If you took all the people collecting federal jobless benefits out of the unemployment equation, the unemployment rate in February would have fallen to about 5.8%. Factoring out half of them would have left an unemployment rate of 6.3%; a quarter of them, 6.5%. In reality, the unemployment rate in February was 6.7%, exactly the same as it was at the end of 2013. By inference, basically none of the long-term unemployed bailed out of the labor force once there were no federal benefits to collect. Presumably, those who were “looking for a job” before are actually — well, looking for a job.

They never get hired. Since it’s generally harder to get a job the longer you’re out of work, we tend to think of the long-term unemployed as being forever unemployed. Not true. “It is worth noting that a significant number of long-term unemployed do get jobs every month,” Bank of America Merrill Lynch pointed out in a recent report. Data from the Labor Dept. shows more than 10% of people who are out of work for 27 to 52 weeks get a job every month, as this chart shows:

The “job-finding” rate is higher for those who spend less time on the sidelines. But still, hitting six or nine months of unemployment doesn’t consign you to joblessness forever. Those new jobs may not necessarily be good jobs paying what people earned before, but they do end the stigma of being "unemployable" and rotate the jobless back into the working world.

It’s an intractable problem. The long-term unemployed are getting a lot of attention now because of the decision to cut off benefits. But the problem has been improving more than the headlines suggest, as this chart, showing the total number of long-term unemployed, demonstrates:

 Source: Bureau of Labor Statistics

The number of long-term unemployed peaked in 2010 at 6.8 million, and has since fallen to 3.8 million — a 43% decline. A “normal” rate of LTU is probably between 1.5 million and 2 million, so there’s still a way to go. But the trend is moving in the right direction.

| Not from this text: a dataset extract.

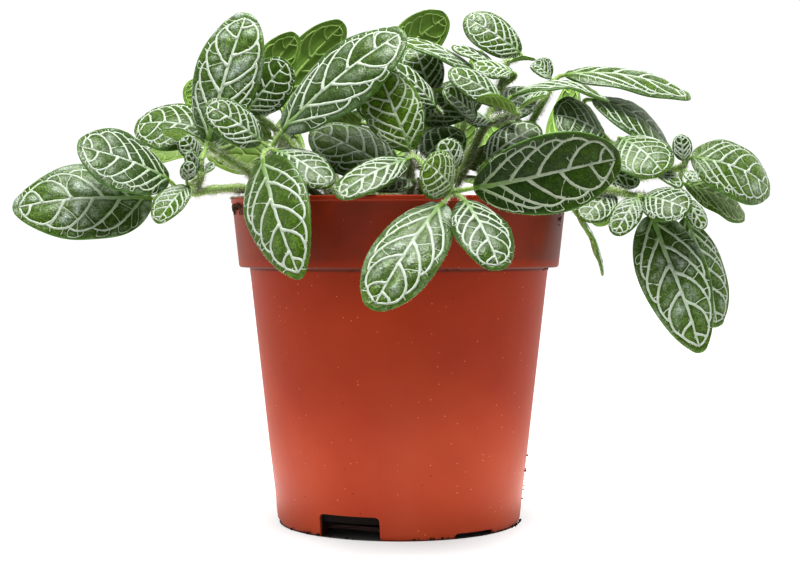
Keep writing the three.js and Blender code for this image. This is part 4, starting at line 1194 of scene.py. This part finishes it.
fill(shader, {"Base Color": aged})

# The underside is paler and matt, because its tissue is full of air. So are the veins' undersides,
# which stand out of it.
under_looks = []
for name, mottle_size, detail, dark, light, constants in (
    ("leaf_underside", 3.333, 3, "#75963c", "#8fae54", {
        "Roughness": 0.55, "Specular IOR Level": 0.4, "Sheen Weight": 0.2,
        "Subsurface Weight": 0.1, "Subsurface Scale": 1 * MM, "Subsurface Radius": (0.5, 1.0, 0.2),
    }),
    ("vein_underside", 2.5, 2, "#8fae5a", "#a6bf76", {"Roughness": 0.5}),
):
    look, tree, shader, place = new_material(name, constants)
    mottle = node(tree, "TexNoise", {"Vector": place, "Scale": 1 / (mottle_size * MM), "Detail": detail})
    pale = node(tree, "Mix", {"Factor": mottle, "A": dark, "B": light}, data_type="RGBA")
    fill(shader, {"Base Color": pale})
    under_looks.append(look)
leaf_under, vein_under = under_looks

# The hairs are clear and look white
hair_white = new_material("plant_hair", {"Roughness": 0.6, "Base Color": "#f2f2ea"})[0]

# In the order of the numbers that the blades, veins, tubes and hairs are given above
plant_finishes = [lamina, leaf_under, vein_white, vein_under, stem_green, hair_white]

# The far side's stems follow a rule: each rises at its own bearing and leans out, with its pairs
# of leaves turning a quarter from joint to joint. Each row gives the name, bearing, seed, root's
# reach, which joints hold sideways pairs, the joints' reach and rise, leaf lengths and droop.
hidden_shoots = [
    ("shoot_behind_1", 29, 11, 34, 0, (48, 62, 72), (122, 125, 121), (24, 34, 20), 0.15),
    ("shoot_behind_2", 60, 23, 34, 1, (46, 60, 70), (126, 130, 122), (21, 34, 26), 0.75),
    ("shoot_behind_3", 92, 37, 34, 0, (48, 61, 71), (122, 124, 118), (19, 34, 24), 0.75),
    ("shoot_behind_4", 124, 41, 34, 1, (46, 60, 70), (126, 130, 122), (20, 34, 26), 0.75),
    ("shoot_inner_1", 45, 59, 17, 1, (21, 28, 36), (119, 128, 148), (0, 25, 22), 0.2),
    ("shoot_inner_2", 109, 67, 17, 1, (21, 28, 38), (122, 144, 151), (0, 28, 21), 0.2),
    ("shoot_inner_3", 154, 70, 27, 0, (31, 40, 49), (122, 133, 138), (0, 19, 22), 0.2),
]
stalk_length = 5
width_share = 0.56


def make_draw(seed):
    """A repeatable draw between 0 and 1."""
    state = seed
    while True:
        state = (state * 16807) % 2147483647
        yield state / 2147483647


def ruled_shoot(name, bearing, seed, root, sideways_at, reach, rise, lengths, droop):
    """One of the far side's stems, with the same draws as its solid."""
    draw = make_draw(seed)

    def vary(middle, spread):
        return middle * (1 + spread * (2 * next(draw) - 1))

    a = math.radians(bearing)
    out, aside, up = np.array([(math.cos(a), math.sin(a), 0), (-math.sin(a), math.cos(a), 0), (0, 0, 1)])
    stem = [out * r + up * z for r, z in zip(reach, rise)]
    leaves = []
    for i, joint in enumerate(stem):
        for side in (-1, 1) if lengths[i] > 0 else ():
            if i % 2 == sideways_at:
                heading = aside * side * 0.9 + out * vary(0.4, 0.3)
                heading = heading + up * vary(-0.04 if i == 0 else 0.06, 0.6)
            elif side > 0:
                heading = out * vary(0.35, 0.3) + up * 0.9
            else:
                fall = 0.2 if reach[i] < band_foot_radius else droop
                heading = out * math.sqrt(1 - fall ** 2) - up * fall
            heading = unit(heading)
            length = vary(lengths[i], 0.1)
            base = joint + heading * stalk_length
            leaves.append(leaf(base, base + heading * length, width_share * length, out + up,
                               0.07 * length, -0.04 * length))
    return {"name": name, "root": (out * root)[:2], "stem": stem, "leaves": leaves}


for number, shoot in enumerate(seen_shoots + [ruled_shoot(*values) for values in hidden_shoots]):
    grown = new_object(shoot["name"] + "_grown", grow(shoot, number), plant_finishes)
    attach(grown, "root")
    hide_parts(shoot["name"])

In terms of federal benefits, the shrinking number of long-term unemployed is both good and bad news for those still looking for a helping hand. With fewer people to help, the cost of federal jobless aid — about $9 billion per year for 2014 — is lower than it once was and more palatable to politicians who want to cut spending. As the problem shrinks, however, so does a sense of urgency about addressing it. And we’re not yet at the point where it’s a problem we can comfortably ignore.